Brazilian Art (8)


Source: Edward J. Sullivan (Ed.), Latin American Art in the Twentieth Century. New York: Phaidon, 2004, p. 231.
Painting: Jorge Guinle (1947-1987): "Bella Ciao!" (Pretty good-bye, 1985).
Comment: Guinle's break-out period was the 1970s when he was in the vanguard of contemporary Brazilian artists, on whom he had a major influence in the 1980s. About his art, he said:

"My iconography is abstract... It's an iconography of the history of art and not an iconography based on the German or Italian Neo-Expressionists, or even [Julian] Schnabel who, using an image, reduces its function to zero.

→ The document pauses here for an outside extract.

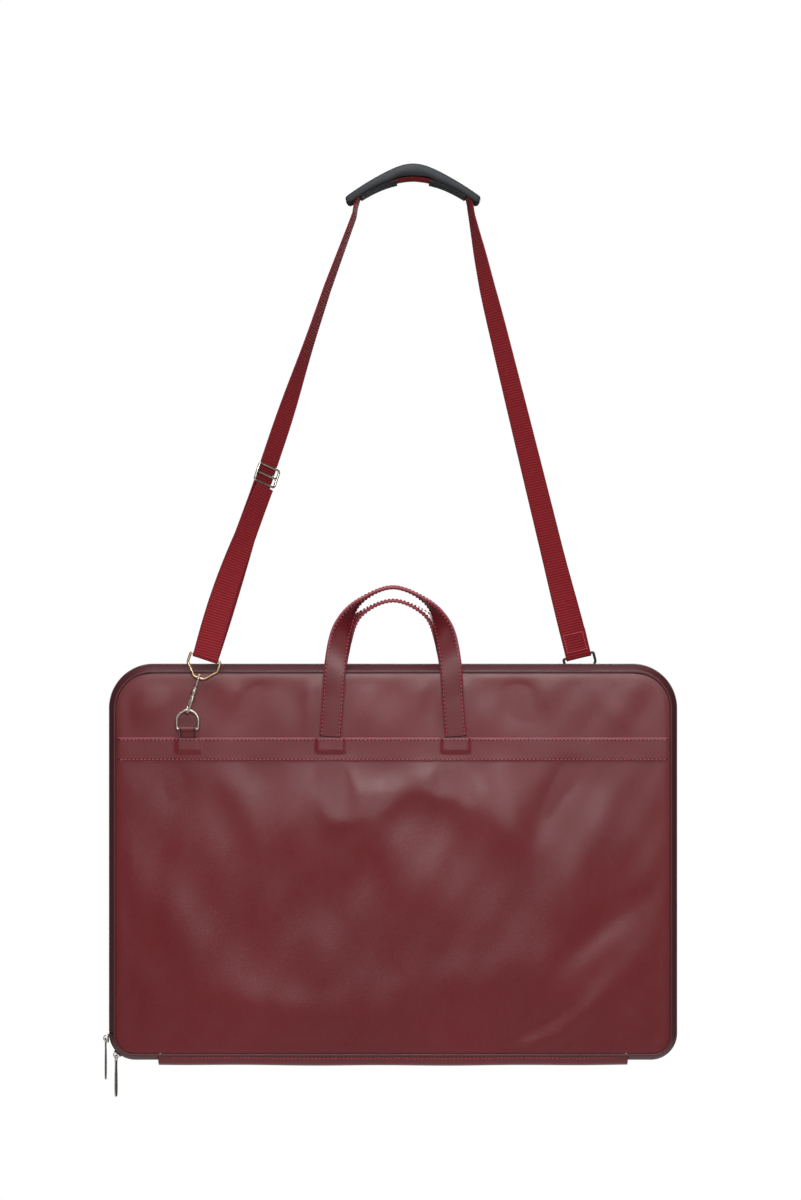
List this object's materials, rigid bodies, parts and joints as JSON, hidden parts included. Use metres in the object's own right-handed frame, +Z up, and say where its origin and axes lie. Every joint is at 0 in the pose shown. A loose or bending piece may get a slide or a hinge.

In my case, for emotional and aesthetic reasons, there is a mixture that ranges from gestural Abstract Expressionism, de Kooning and Matisse, to automatist Surrealism. But with each appropriation of a style, of an initial idea, the original objective of the movement is subverted by the inclusion of another movement that represents its negation... The possibility and the pleasure of always braodening and feeding these contradictions form the praxis of my art." (227).

Humanities Homework Project: Find another artist in this series on Brazilian art whom one could reasonably consider a precursor of Guinle's notion of contemporary Brazilian art. Compare and contrast Guinle with the artist in this series whom you have chosen.